Yesterday afternoon was very windy when we were out at Custer State Park after visiting Mount Rushmore, and I was starting to get worried about how our old tent was going to be holding up at our campsite. I had added three extra ropes to help hold down the rain fly two days prior, and I hoped they were helping.

We got back to the campground, and the tent was fine. I noticed some thunderheads starting to roll in, and then some heat lightning. The winds were getting stronger, and the tent was showing signs of strain.

We crawled into the tent around 9:15 as the lightning was slowly getting brighter.

A little after 10 pm, the tent started slapping me in the face and feet a bit. It’s 8’ wide, but it was touching my 5’ 10” body at any given moment.

A bit later, the wall by my head collapsed on me until I pushed it back up. That happened a few times, and I figured I should wake the boys and ride out the storm in the car. As I was trying to do that (Henry was dead to the world), the tent was practically blown over. I had to lift it up and pull Henry out from under it.

I struggled to get the boys half dressed with half the tent laying on us. I’m not claustrophobic, but it was horrible. Then we heard snapping as some poles broke in a gust. We had already been moving fast, but now we really picked it up.

I took them to the car as Charlie was crying. I started grabbing handfuls of stuff from the tent and was chucking them in my car. The boys were so scared, and Charlie was crying the entire time. Henry wanted to come help me so badly, but he was too scared to step foot out of the car which was quaking in the wind. I held Charlie for a minute and told him “I love you and you are safe. I need to just keep working quickly to grab things to get them to the car. I’ll be fine. Take some deep breaths and try to relax.

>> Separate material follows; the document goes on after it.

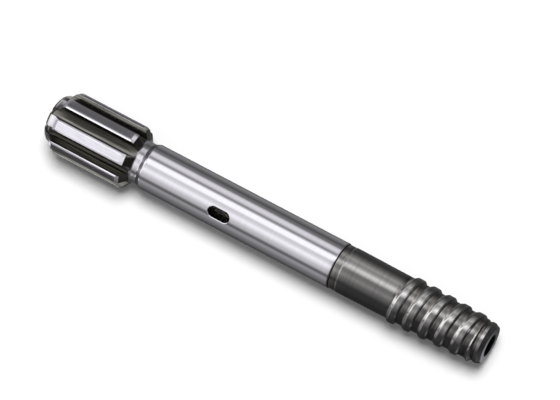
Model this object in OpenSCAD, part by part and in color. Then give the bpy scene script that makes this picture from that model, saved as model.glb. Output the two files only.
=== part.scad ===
// Shank adapter of a top hammer rock drill, turned and milled from one steel bar.
// The X axis is the axis of the tool: X = 0 is the striking face and the nose is at X = overall_len.
// +Z is up as it lies, on two splines of its head and a crest of its thread.
// Angles around the axis are taken from +Z towards -Y. Sizes are in millimetres.

/* [Overall] */
// Length from the striking face to the nose
overall_len = 435; // [400:1:480]

/* [Splined head] */
// Diameter of the short collar at the striking end
collar_d = 45.6; // [44:0.1:48]
// Length of the collar, up to the foot of the spline lead in
collar_len = 8.4; // [8:0.1:12]
// Radius of the rounded rim of the striking face
strike_round = 7.5; // [3:0.1:8]
// Number of splines
spline_count = 8; // [6:1:10]
// Diameter over the splines
spline_d = 58.4; // [54:0.1:62]
// Diameter of the floor of the spline grooves
spline_floor_d = 42.6; // [41:0.1:44]
// Width of one spline, between parallel flanks
spline_w = 10.2; // [8:0.1:11]
// Bevel along both edges of a spline crest
spline_bevel = 1.2; // [0.5:0.1:1.5]
// Length of the steep part of the lead in
lead_steep_len = 2.4; // [1.5:0.1:4]
// Height that is left for the gentle part of the lead in
lead_gentle_h = 2.4; // [1:0.1:3]
// Length of the gentle part of the lead in
lead_gentle_len = 3.2; // [2:0.1:5]
// Length of the splines at full height
crest_len = 65.2; // [50:0.1:70]
// Drop of the first, gentle bevel at the end of the splines
tail_drop = 1.2; // [0.6:0.1:2]
// Length of that gentle bevel
tail_gentle_len = 3.5; // [2:0.1:5]
// Length of the steep end face of the splines
tail_steep_len = 5.5; // [4:0.1:8]

/* [Neck] */
// Diameter of the neck between the head and the journal
neck_d = 38.6; // [36:0.1:40]
// Width of the neck at full depth
neck_len = 5.4; // [4:0.1:9]
// Length of the conical shoulder that leads up to the journal
shoulder_len = 3.9; // [2:0.1:6]

/* [Journal] */
// Diameter of the ground journal
journal_d = 42.5; // [41:0.05:44]
// Bevel at the thread end of the journal
journal_bevel = 0.4; // [0.2:0.1:0.6]

/* [Flushing] */
// Diameter of the flushing bore, drilled from the nose
bore_d = 18.8; // [14:0.1:20]
// Width of the bevel at the mouth of the bore
bore_bevel = 1.2; // [0.5:0.1:2.5]
// Distance of the middle of the flushing slot from the striking face
slot_from_strike = 177.4; // [150:0.1:220]
// Length of the flushing slot
slot_len = 21; // [18:0.5:26]
// Width of the flushing slot
slot_w = 10.5; // [8:0.1:13]
// Direction of the flushing slot around the axis
slot_angle = 37.4; // [0:0.1:90]
// Length of full bore past the slot
bore_past_slot = 3; // [1:0.5:10]
// Included angle of the drill point at the blind end of the bore
drill_point = 118; // [90:1:140]

/* [Threaded end] */
// Length from the end of the journal to the nose
thread_end_len = 147; // [135:1:160]
// Diameter of the hardened body beside the journal
body_d = 42; // [40:0.1:42.3]
// Diameter of the body where the thread begins
body_end_d = 41.2; // [40.8:0.1:42]
// Diameter of the shallow relief next to the journal
relief_d = 41.3; // [39:0.1:41.5]
// Width of that relief
relief_len = 7.5; // [4:0.1:12]
// Distance of the thread root's start from the nose
root_start = 89; // [85:0.5:92]
// Diameter of the thread root at its end by the nose
root_end_d = 38.1; // [37:0.1:39.5]
// Pitch of the left-hand thread, one start
pitch = 15; // [14:0.1:16]
// Diameter over the crests where the root begins
crest_d = 46.3; // [44.5:0.1:47]
// Diameter over the crests at the groove by the nose
crest_end_d = 41.5; // [40.5:0.1:43]
// Width of the flat on top of a crest
crest_flat = 5.6; // [4:0.1:6.5]
// Width of a crest at its foot
crest_foot = 11.6; // [9:0.1:12.5]
// Turns of the thread, up to the nose groove that ends it
thread_turns = 5.9; // [5:0.1:5.9]
// Distance from the nose of the crest's middle where it begins
thread_from_nose = 92.6; // [92:0.1:94]
// Direction around the axis where the thread begins
thread_angle = 268; // [0:1:359]

/* [Nose] */
// Diameter of the groove between the thread and the nose
nose_groove_d = 36.4; // [35:0.1:37.5]
// Width of that groove, with its sloping sides
nose_groove_len = 3.4; // [3:0.1:5]
// Width of the floor of that groove
nose_floor_len = 1.8; // [1:0.1:2.4]
// Diameter of the plain land at the nose
land_d = 37.9; // [37:0.1:39]
// Length of the land
land_len = 2.6; // [1.5:0.1:4]
// Length of the cone between the land and the nose face
nose_cone_len = 4; // [2:0.1:5]
// Diameter of the nose face
nose_face_d = 34.2; // [33:0.1:36.5]

/* [Hidden] */

// Places along the axis, from the striking face
lead_knee_x = collar_len + lead_steep_len;
crest_start_x = lead_knee_x + lead_gentle_len;
crest_end_x = crest_start_x + crest_len;
tail_knee_x = crest_end_x + tail_gentle_len;
tail_end_x = tail_knee_x + tail_steep_len;
floor_bevel = (spline_floor_d - neck_d) / 2;
neck_start_x = tail_end_x + floor_bevel / 2;
shoulder_x = neck_start_x + neck_len;
journal_start_x = shoulder_x + shoulder_len;
journal_end_x = overall_len - thread_end_len;
relief_end_x = journal_end_x + relief_len;
root_start_x = overall_len - root_start;
thread_x = overall_len - thread_from_nose;
cone_x = overall_len - nose_cone_len;
land_x = cone_x - land_len;
groove_x = land_x - nose_groove_len;
bore_end_x = slot_from_strike - slot_len / 2 - bore_past_slot;

// Radii
head_r = spline_d / 2;
floor_r = spline_floor_d / 2;
collar_r = collar_d / 2;
neck_r = neck_d / 2;
journal_r = journal_d / 2;
relief_r = relief_d / 2;
body_r = body_d / 2;
root_end_r = root_end_d / 2;
groove_r = nose_groove_d / 2;
land_r = land_d / 2;
bore_r = bore_d / 2;

// Steps around a full circle, around an end of the slot, along the rounded rim and along a turn of the thread
round_steps = 120;
slot_steps = 48;
rim_steps = 8;
turn_steps = 40;
// Overlap that makes a cut or a joint clean
over = 1;
// Depth that the flanks of a crest reach below the root, and how far they run on outwards there
bury = 1.2;
bury_out = 0.5;
// Turns over which the crest rises where the thread begins
run_in = 0.5;
// How far below the root it begins to rise, as a share of its height
sunk = 0.2;
// Two points that round each flank of a crest: [way across the flank, share of the height]
flank_low = [0.4, 0.25];
flank_high = [0.85, 0.88];

function mix(a, b, t) = a + (b - a) * t;

// Rounded rim of the striking face on a radius, as points from the face outwards
function rim(r) = [
    for (i = [0 : rim_steps])
        let (a = 90 * i / rim_steps)
            [r - strike_round * (1 - sin(a)), strike_round * (1 - cos(a))]
];

// Root and crest of the thread at a distance along the axis, which both taper towards the nose
function taper(d, end_d, x) = mix(d, end_d, (x - root_start_x) / (groove_x - root_start_x)) / 2;
function root_r(x) = taper(body_end_d, root_end_d, x);
function crest_r(x) = taper(crest_d, crest_end_d, x);

// Turns [radius, distance] points about the X axis
module turned(points) {
    rotate([0, 90, 0]) rotate_extrude($fn = round_steps) polygon(points);
}

// The bar with its journal, neck, hardened body and thread root
module bar() {
    turned(concat(
        [[0, 0]],
        rim(floor_r),
        [
            [floor_r, neck_start_x - floor_bevel],
            [neck_r, neck_start_x],
            [neck_r, shoulder_x],
            [journal_r, journal_start_x],
            [journal_r, journal_end_x - journal_bevel],
            [relief_r, journal_end_x],
            [relief_r, relief_end_x - (body_r - relief_r)],
            [body_r, relief_end_x],
            [body_end_d / 2, root_start_x],
            [root_end_r, groove_x],
            [root_end_r, overall_len],
            [0, overall_len]
        ]
    ));
}

// Outer form that the collar and the splines are turned to before the grooves are milled
module head_blank() {
    turned(concat(
        [[0, 0]],
        rim(collar_r),
        [
            [collar_r, collar_len],
            [head_r - lead_gentle_h, lead_knee_x],
            [head_r, crest_start_x],
            [head_r, crest_end_x],
            [head_r - tail_drop, tail_knee_x],
            [floor_r - floor_bevel / 2, tail_end_x],
            [0, tail_end_x]
        ]
    ));
}

// Section of one spline with bevelled edges, drawn out along the axis
module spline_bar() {
    half = spline_w / 2;
    rotate([90, 0, 90]) linear_extrude(tail_end_x)
        polygon([
            [-half, 0],
            [half, 0],
            [half, head_r - spline_bevel],
            [half - spline_bevel, head_r + over],
            [spline_bevel - half, head_r + over],
            [-half, head_r - spline_bevel]
        ]);
}

module splines() {
    intersection() {
        head_blank();
        for (i = [0 : spline_count - 1])
            rotate([360 / spline_count * (i + 0.5), 0, 0]) spline_bar();
    }
}

// Left-hand crest: one section of points is carried along a helix and joined into a closed ridge
module thread() {
    steps = round(thread_turns * turn_steps);
    flat = crest_flat / 2;
    foot = crest_foot / 2;
    // Across a crest: [offset along the axis, share of the crest's height], a share of -1 for the buried ends
    outline = [
        [-foot - bury_out, -1],
        [mix(-foot, -flat, flank_low[0]), flank_low[1]],
        [mix(-foot, -flat, flank_high[0]), flank_high[1]],
        [-flat, 1],
        [flat, 1],
        [mix(foot, flat, flank_high[0]), flank_high[1]],
        [mix(foot, flat, flank_low[0]), flank_low[1]],
        [foot + bury_out, -1]
    ];
    n = len(outline);
    points = [
        for (i = [0 : steps])
            let (
                turn = i / turn_steps,
                a = thread_angle - turn * 360,
                top = mix(-sunk, 1, min(1, turn / run_in))
            )
            for (p = outline)
                let (
                    x = min(thread_x + turn * pitch + p[0], overall_len - over),
                    root = root_r(x),
                    r = p[1] < 0 ? root - bury : mix(root, crest_r(x), min(p[1], top))
                )
                [x, -r * sin(a), r * cos(a)]
    ];
    faces = concat(
        [[for (k = [0 : n - 1]) k]],
        [[for (k = [0 : n - 1]) steps * n + n - 1 - k]],
        [
            for (i = [0 : steps - 1], k = [0 : n - 1])
                [i * n + k, (i + 1) * n + k, (i + 1) * n + (k + 1) % n]
        ],
        [
            for (i = [0 : steps - 1], k = [0 : n - 1])
                [i * n + k, (i + 1) * n + (k + 1) % n, i * n + (k + 1) % n]
        ]
    );
    polyhedron(points, faces);
}

// Everything outside the nose: its cone, its land and the groove whose side cuts off the crests
module nose_cut() {
    side = (nose_groove_len - nose_floor_len) / 2;
    floor_x = groove_x + side;
    clear_r = crest_d / 2 + over;
    turned([
        [clear_r, floor_x - side * (clear_r - groove_r) / (root_end_r - groove_r)],
        [groove_r, floor_x],
        [groove_r, floor_x + nose_floor_len],
        [land_r, land_x],
        [land_r, cone_x],
        [nose_face_d / 2, overall_len],
        [nose_face_d / 2, overall_len + over],
        [clear_r, overall_len + over]
    ]);
}

// Flushing bore from the nose to just past the slot, with a drill point and a bevelled mouth
module flushing_bore() {
    point_len = bore_r / tan(drill_point / 2);
    turned([
        [0, bore_end_x - point_len],
        [bore_r, bore_end_x],
        [bore_r, overall_len - bore_bevel],
        [bore_r + bore_bevel + over, overall_len + over],
        [0, overall_len + over]
    ]);
}

// Oblong slot that lets the flushing water into the bore
module flushing_slot() {
    reach = (slot_len - slot_w) / 2;
    translate([slot_from_strike, 0, 0]) rotate([slot_angle, 0, 0]) {
        for (side = [-1, 1])
            translate([side * reach, 0, 0]) cylinder(h = journal_d, d = slot_w, $fn = slot_steps);
        translate([-reach, -slot_w / 2, 0]) cube([2 * reach, slot_w, journal_d]);
    }
}

module shank_adapter() {
    color("#8c8b90") difference() {
        union() {
            bar();
            splines();
            thread();
        }
        nose_cut();
        flushing_bore();
        flushing_slot();
    }
}

shank_adapter();
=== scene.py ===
import math

import bmesh
import bpy
from mathutils import Matrix, Vector


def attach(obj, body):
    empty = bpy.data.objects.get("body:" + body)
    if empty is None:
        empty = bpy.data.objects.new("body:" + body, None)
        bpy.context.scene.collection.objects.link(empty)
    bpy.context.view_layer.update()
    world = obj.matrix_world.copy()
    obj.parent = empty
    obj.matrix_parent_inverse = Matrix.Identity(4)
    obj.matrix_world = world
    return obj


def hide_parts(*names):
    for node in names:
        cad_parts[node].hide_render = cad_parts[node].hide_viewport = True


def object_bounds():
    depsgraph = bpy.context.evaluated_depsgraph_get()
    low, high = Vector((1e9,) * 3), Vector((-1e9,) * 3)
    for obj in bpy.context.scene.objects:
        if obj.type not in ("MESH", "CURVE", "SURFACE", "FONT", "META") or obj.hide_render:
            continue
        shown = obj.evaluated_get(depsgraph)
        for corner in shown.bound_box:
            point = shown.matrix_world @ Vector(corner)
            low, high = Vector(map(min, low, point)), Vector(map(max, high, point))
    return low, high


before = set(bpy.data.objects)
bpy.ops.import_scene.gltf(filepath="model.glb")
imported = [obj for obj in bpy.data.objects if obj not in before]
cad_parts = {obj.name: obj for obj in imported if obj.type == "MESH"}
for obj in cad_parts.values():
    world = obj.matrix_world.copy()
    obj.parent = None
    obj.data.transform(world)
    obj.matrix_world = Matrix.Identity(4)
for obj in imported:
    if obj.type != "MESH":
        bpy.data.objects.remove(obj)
cadBox = [list(corner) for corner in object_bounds()]
print("frame loaded")

mm = 0.001
fullTurn = 2 * math.pi
mergeDistance = 1e-4  # mm, within which points are one point or lie on a cut

# the camera, at the photograph's viewing angle
cameraSettings = {
    "toolRoll": 10.2,  # degrees from +Z towards -Y at which the tool faces the camera
    "alongTool": 1023,  # mm from the striking face to the point of the axis under the camera
    "fromAxis": 3000,  # mm between that point and the camera
    "aimAlong": 214.5,  # the picture's middle, along the tool and above its axis, in mm
    "aimAbove": 26.3,
    "fall": 27.65,  # degrees by which the tool falls towards the right of the picture
    "pixelsPerMm": 1.1687,
    "pictureWidth": 560,  # pixels
    "sensor": 36,  # mm
    "nearest": 0.1, "farthest": 20,  # m
}

roll = math.radians(cameraSettings["toolRoll"])
towardsCamera = Vector((0, -math.sin(roll), math.cos(roll)))
downPicture = Vector((0, -math.cos(roll), -math.sin(roll)))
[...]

But I have to go to work quickly. Love you!”

With some of the brighter lightning flashes (that would light up the sky like daytime), I could see a huge wall of rain heading our way. I got almost everything loaded before it started pouring. And then hailing.

Everything important was loaded out of the tent with just a few random things left in it. I tried to start taking down the tent, but it was impossible in that wind, so I took a picture of it half collapsed with the tent poles sticking through it and just ran. All of our food tubs, grill, and things on the picnic table were loaded up as well. I left our camp chairs and folding table and jumped in the car soaking wet. Charlie had been crying now for 10+ minutes, and I finally could calm him down. We were going to head to a hotel for the night.

I didn’t know if I should make the shorter drive into Wall and look for a place, or use my wife’s Hilton points farther away in Rapid City. I made the call for Rapid City as I wasn’t keen on driving along the rim of the Badlands in blinding rain on soft clay gravel roads. That seemed like a recipe for disaster.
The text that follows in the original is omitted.